Preparation: in a shaker tin with ice, add all ingredients and shake until very cold. Strain into an ice-filled rocks glass rimmed with a 1-to-1 mix of barbecue rub and Kosher salt.

These rum cocktails will transport you to the land of white sands and palm trees.

MAI TAI
2 ounces Flor de Caña 4 Year Rum
1-ounce pineapple juice
1/4 ounce Orgeat
1/2 ounce Cointreau
1/2 ounce each lemon and lime juice
Myer’s Original Dark Rum float

Preparation: shake all ingredients, except the dark rum, together in an ice-filled shaker. Strain into a rocks glass and float the dark rum onto the top. Garnish with fresh pineapple and a cherry.

PINEAPPLE GINGER MOJITO
2 ounces Sailor Jerry’s Spiced Rum
1/2 cup pineapple juice
2-inch piece of ginger, sliced
6 mint leaves
1/2 lime
Club soda
Lime round and additional mint for garnish

Preparation: make a syrup by adding the pineapple juice and sliced ginger to a saucepan over medium heat. Bring to a boil, then simmer for 10 minutes, reducing by 1/2. Strain and cool. To make the cocktail, add the mint and lime to a cocktail shaker and muddle lightly. Add the rum, syrup, and ice. Shake until cold. Strain into an ice-filled Collins glass. Top with soda. Garnish with lime and mint.
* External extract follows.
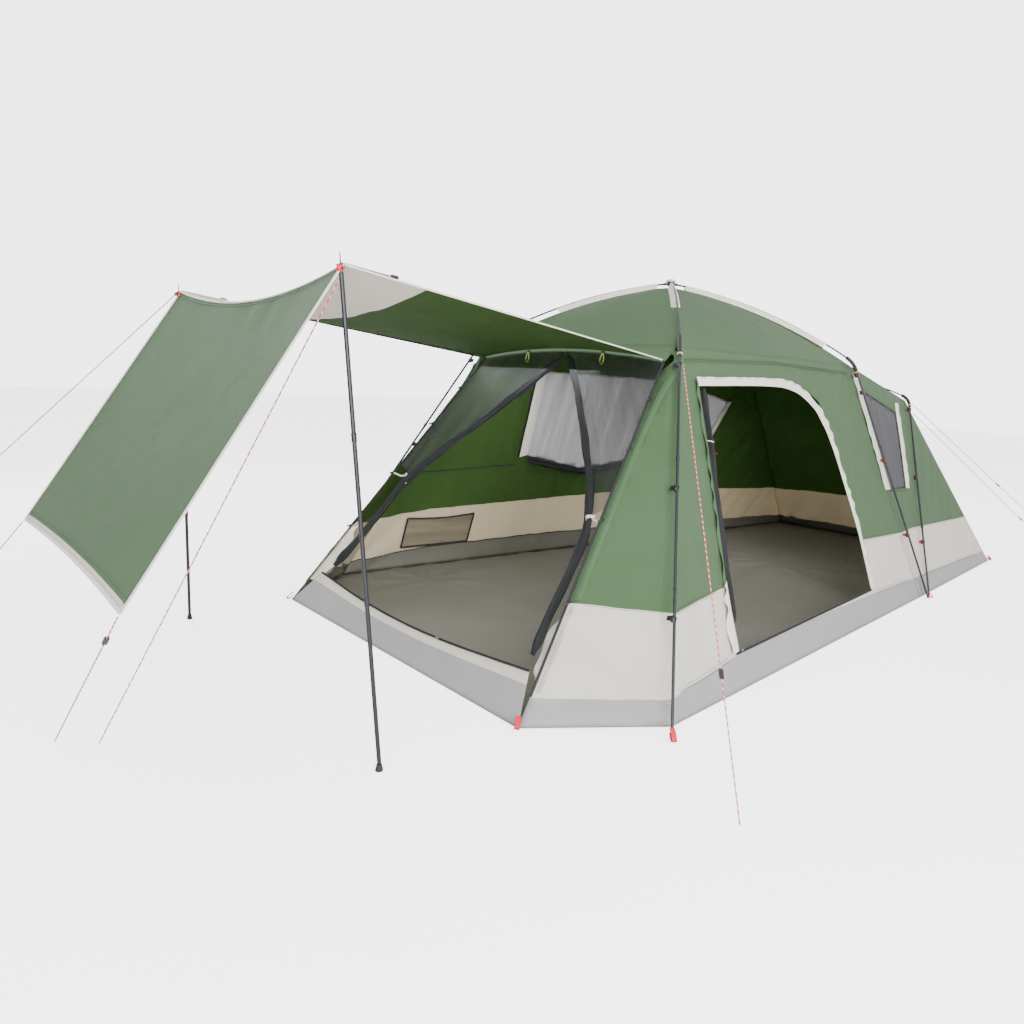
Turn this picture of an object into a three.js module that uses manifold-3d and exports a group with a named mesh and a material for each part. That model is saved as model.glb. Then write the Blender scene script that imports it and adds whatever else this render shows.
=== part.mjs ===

 The London No 1 Original Blue Gin has just the right blend of botanical and floral notes to make it the ideal pair with premium Fever Tree tonic, or a mix of St. Germain and cucumber for a highly refreshing springtime toast.

CUCUMBER FLOWER
2 parts The London No 1 Gin
1/2 part St. Germain Elderflower Liqueur
2-inch piece of fresh cucumber, chopped
1 oz lime simple syrup

Preparation: muddle the cucumber in a cocktail shaker until completely smashed. Add ice and the remaining ingredients. Shake until cold. Strain into a frozen martini glass. Garnish with cucumber slices.

I’m a ginger fan, especially in cocktails, like this one using Reyka Icelandic Vodka, made with arctic spring water and filtered using 4000-year-old lava rock.

ICELANDIC MULE
2 oz Reyka Icelandic Vodka
1 oz ginger infused syrup*
Juice of half a lime
3 oz ginger beer

Preparation: add the vodka, lime, and syrup to an ice-filled mule cup. Top with ginger beer, stir and serve.
*For the syrup – make the previous recipe, swapping out lime for ginger.

GINGER MONKEY MULE
1 1/2 oz Monkey Shoulder Scotch Whiskey
1/2 ounce ginger syrup
1 teaspoon applesauce
4 oz ginger ale
Sliced apples for garnish
Preparation: Add all ingredients to an ice-filled mug and stir. Garnish with sliced apples.